神戸で山側は北のはずなのに…「知っとった? あっちが西って」 ギョーザ店の看板が正しいワケ

「あっち(山側)が西」と書かれた看板=神戸市中央区東川崎町5

 「知っとった? あっちが西って」

 神戸ハーバーランド(神戸市中央区)、湊小学校近くの派手な看板が目に留まった。「あっち」と矢印が示す先は、山側だ。通常の“神戸の常識”で言うと山側は北になるが、実際は西で、看板の通りである。もしや、この看板の掲出主は、頭が混乱しそうな神戸駅周辺の方角についてよく知っているのではないか。

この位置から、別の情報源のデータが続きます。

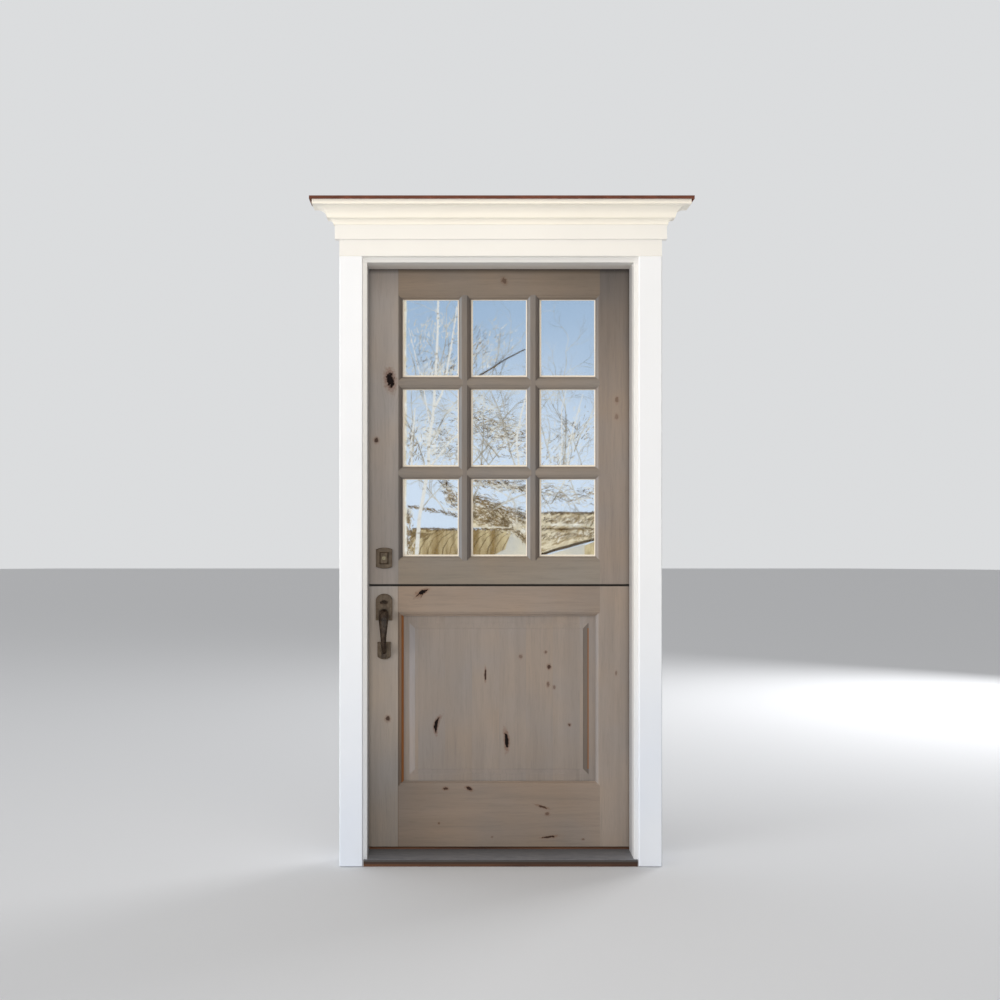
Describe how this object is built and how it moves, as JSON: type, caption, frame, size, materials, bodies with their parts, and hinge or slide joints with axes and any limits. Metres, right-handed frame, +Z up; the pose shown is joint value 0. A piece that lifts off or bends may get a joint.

 本シリーズ神戸駅編の1回目で、「方角の不思議」と題した記事を載せた。神戸駅舎は南北に長く、駅を出た後「山側が北、海側が南」という地元の“常識”が通用しない。実際は「山側が西、海側が東」なのだが、思い込みからか周辺の施設名が混乱している現状も紹介した。

 看板を出しているのは、ギョーザ店「餃楽(ぎょうらく)」を営む椎原(しいはら)剛さん(48)だと分かった。神戸駅から見て兵庫駅方面にある東川崎交差点の角で店を構える。正確には神戸駅の「南側」になる。

 「神戸駅周辺の方角についての記事を読みました。私もすごく不思議に思った経験があるんですよ」

 椎原さんは2018年に店を構えた後、案内チラシを作った。普通なら「神戸駅から南へ徒歩すぐ」などと記載すれば良いのだが、それが通用しないことに頭を抱えたという。

 「正確に『南』と書くと、おそらく皆さんはハーバーランド方面へ行きます。でも、『西』とするのも不正確だし、どうしたものかと…」

 中央区で生まれ育った椎原さんも「山は北、海は南」と体に染みついている。神戸駅近くで店を開くに当たって、「これまで経験したことがない」と感じたという。

 駅周辺を何度も歩いて回り、案内看板を見たり市販の地図を確認したりした。そして「神戸駅周辺は神戸の常識が通用しない」と確信し、チラシには「神戸駅から須磨・明石方面へ」「大きな交差点の角」などと記したそうだ。

 看板は、そんな悩みを経験したからこそ生まれた。屋外広告の制作会社に勤めていた椎原さんは、看板を見た人に「なんやろこれ?」と興味を持ってもらおうと、自らデザインを考案して描いたという。

 矢印を示した方向(西側)には、JR線や国道2号、山などのイラスト。そちらへ向かうとギョーザ店「餃楽」があります-。そんな思いを込めた。